Trade Negotiations and the Concept of Non-Tariff Barriers (NTBs)
International trade negotiations are rarely limited to tariff reductions; non-tariff barriers (NTBs) — such as standards, sanitary measures, import licensing, and investment restrictions — often constitute the harder bargaining terrain. Forced-labour import laws are a modern category of NTBs; by requiring trading partners to enforce domestic prohibitions on goods made with forced labour, the US is effectively conditioning market access on labour policy alignment.
- WTO disciplines on NTBs are covered primarily under GATT Article XI and the Agreement on Technical Barriers to Trade (TBT) and Sanitary and Phytosanitary Measures (SPS).
- Section 301 actions operate outside the WTO dispute settlement system when the USTR determines that a WTO remedy is unavailable or inadequate.
- India has previously challenged US tariff actions at the WTO — notably on steel and aluminium safeguards imposed in 2018.
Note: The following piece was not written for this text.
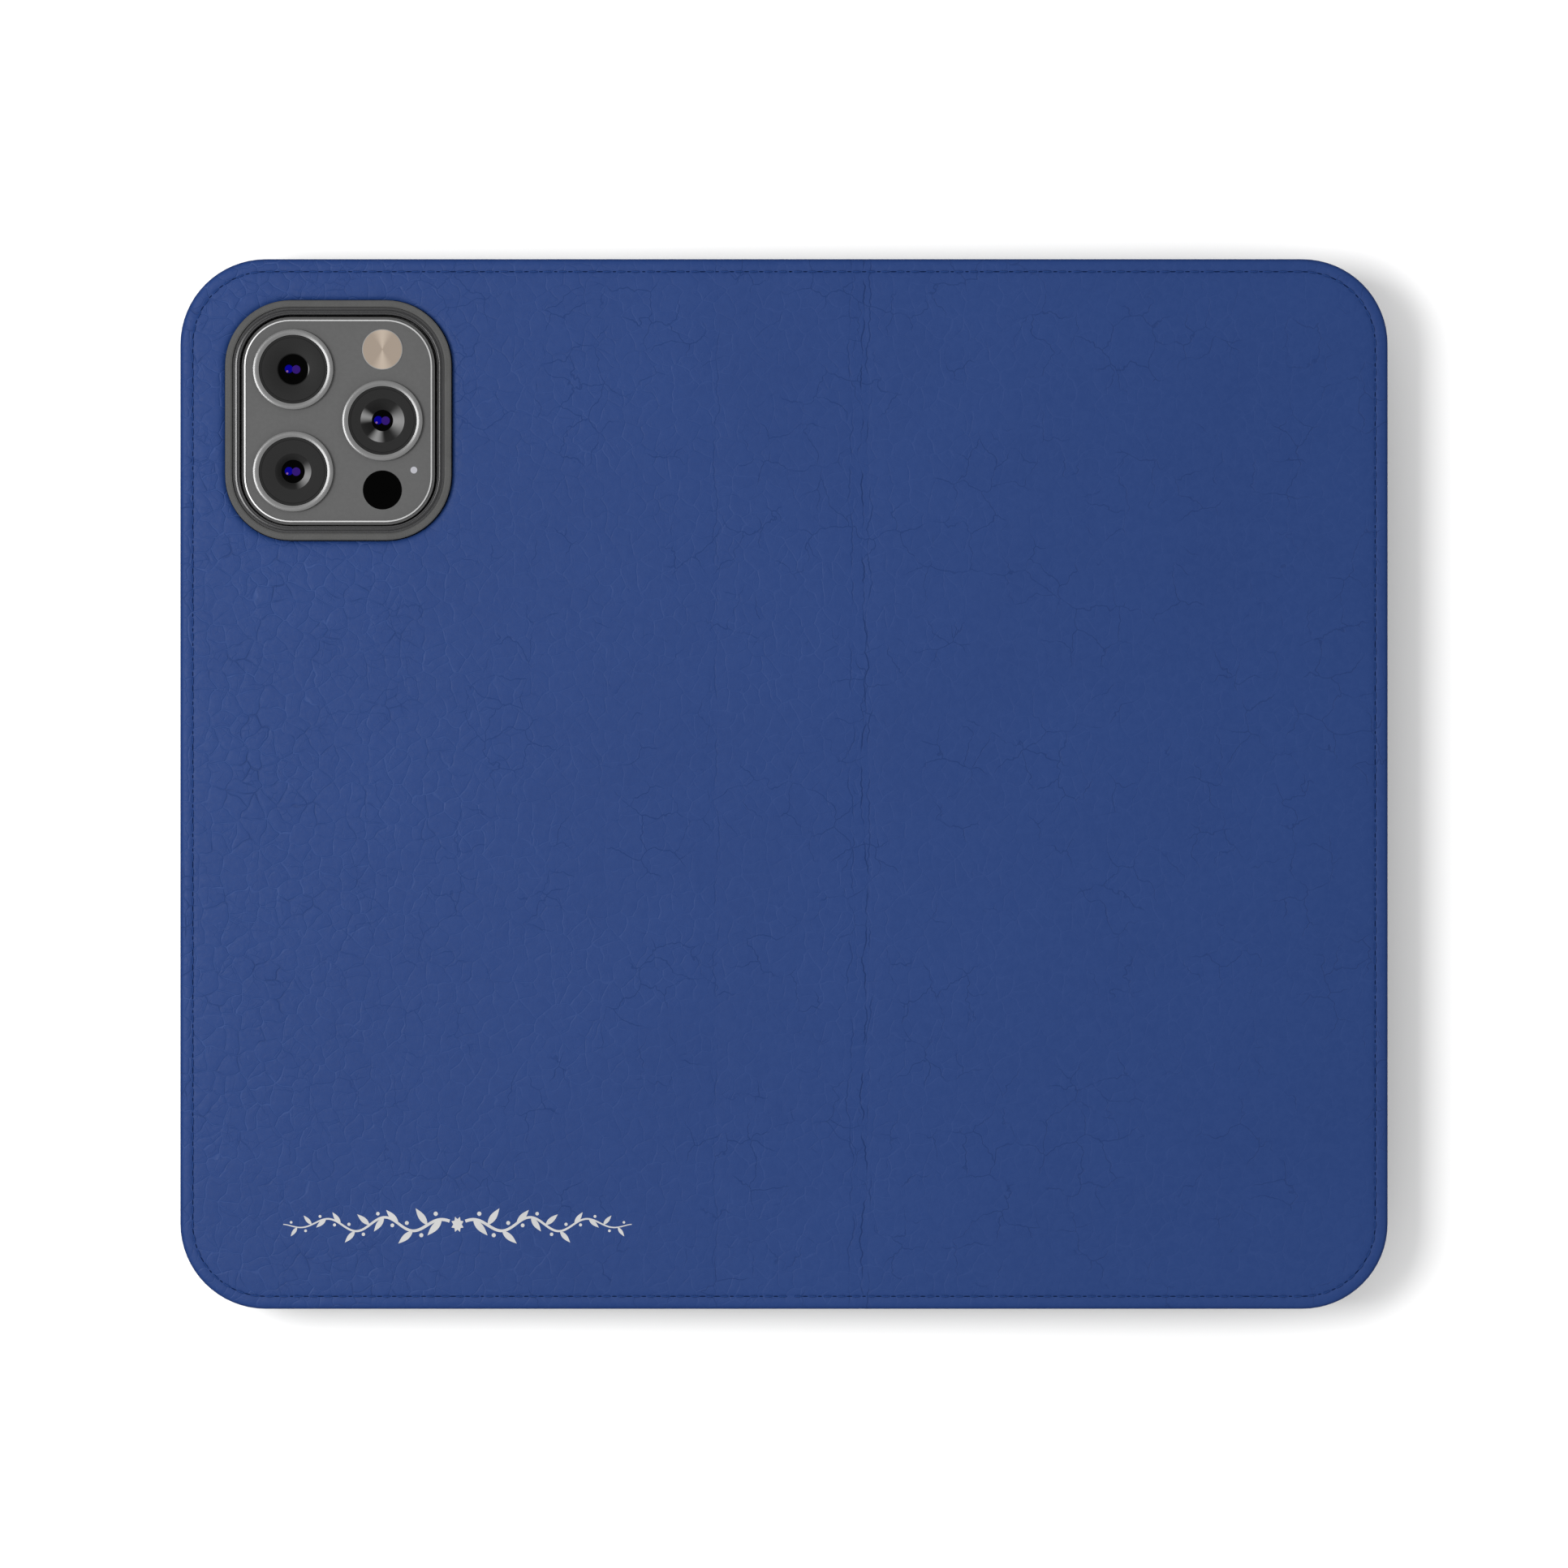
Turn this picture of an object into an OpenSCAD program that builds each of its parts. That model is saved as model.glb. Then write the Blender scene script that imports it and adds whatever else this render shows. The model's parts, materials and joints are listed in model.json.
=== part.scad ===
// Phone wallet case: a book-style leather cover around a snap-in phone tray.
// It lies open and flat with its outside up. X runs from the back panel across
// the spine to the front cover, Y towards the top of the phone, Z up.
// The origin is the middle of the open case, on the table.

/* [Phone] */
// Width of the phone that the tray holds
phone_w = 71.5; // [69:0.5:74]
// Height of the phone that the tray holds
phone_h = 146.7; // [144:0.1:150]
// Thickness of the phone that the tray holds
phone_t = 7.4; // [7:0.1:8.2]

/* [Leather cover] */
// Margin of the cover round the phone, top and bottom
cover_margin = 3.2; // [2.8:0.1:6]
// Radius of the cover's four corners
corner_r = 12.4; // [8:0.2:14]
// How much narrower the front cover is than the back panel
cover_setback = 1.9; // [0.5:0.1:4]
// Thickness of the faux leather
skin_t = 0.9; // [0.7:0.1:1.1]
// Thickness of the stiffening boards
board_t = 0.8; // [0.7:0.1:1.2]
// Thickness of the inner lining
lining_t = 0.5; // [0.4:0.1:0.7]
// Distance of the stitching from the edge
stitch_inset = 1.85; // [1.5:0.05:3]

/* [Phone tray] */
// Wall of the hard outer shell
shell_wall = 0.6; // [0.5:0.1:0.8]
// Back of the hard outer shell
shell_back = 1.0; // [0.8:0.1:1.4]
// Wall of the soft liner
liner_wall = 0.8; // [0.8:0.1:1]
// Floor of the soft liner
liner_floor = 0.6; // [0.5:0.1:1]
// Height of the lip that stands above the screen
lip_t = 1.0; // [0.8:0.1:1.2]
// How far the lip reaches over the screen
lip_reach = 1.2; // [0.8:0.1:1.5]

/* [Camera window] */
// Clear width of the window
window_w = 28.9; // [20:0.1:29.5]
// Clear height of the window
window_h = 30.9; // [20:0.1:32]
// Height of the outer collar over the leather
collar_rise = 0.7; // [0.3:0.1:1]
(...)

Connection to this news: The Section 301 forced-labour probe against India adds a labour-standards dimension to what had been framed as a primarily tariff-focused trade negotiation, broadening the scope of demands India must address to achieve a comprehensive and durable Phase 1 deal.
Key Facts & Data
- Bilateral US-India trade stood at approximately $129.2 billion in 2024 (US is India's largest trading partner).
- The February 2026 interim framework reduced the US reciprocal tariff on Indian goods from 25% to 18%.
- The USTR's March 2026 Section 301 investigation proposed additional tariffs of up to 12.5% on goods from India and 59 other countries for failures to enforce forced-labour import bans.
- Section 301 of the Trade Act of 1974 (19 U.S.C. §2411) is the statutory basis for the USTR's unilateral trade remedy actions.
- India committed to $500 billion in US energy, aircraft, technology, and commodity purchases over five years under the February 2026 framework.
- India has previously filed WTO challenges against US safeguard tariffs on steel and aluminium (imposed in 2018 under Section 232 of the Trade Expansion Act of 1962).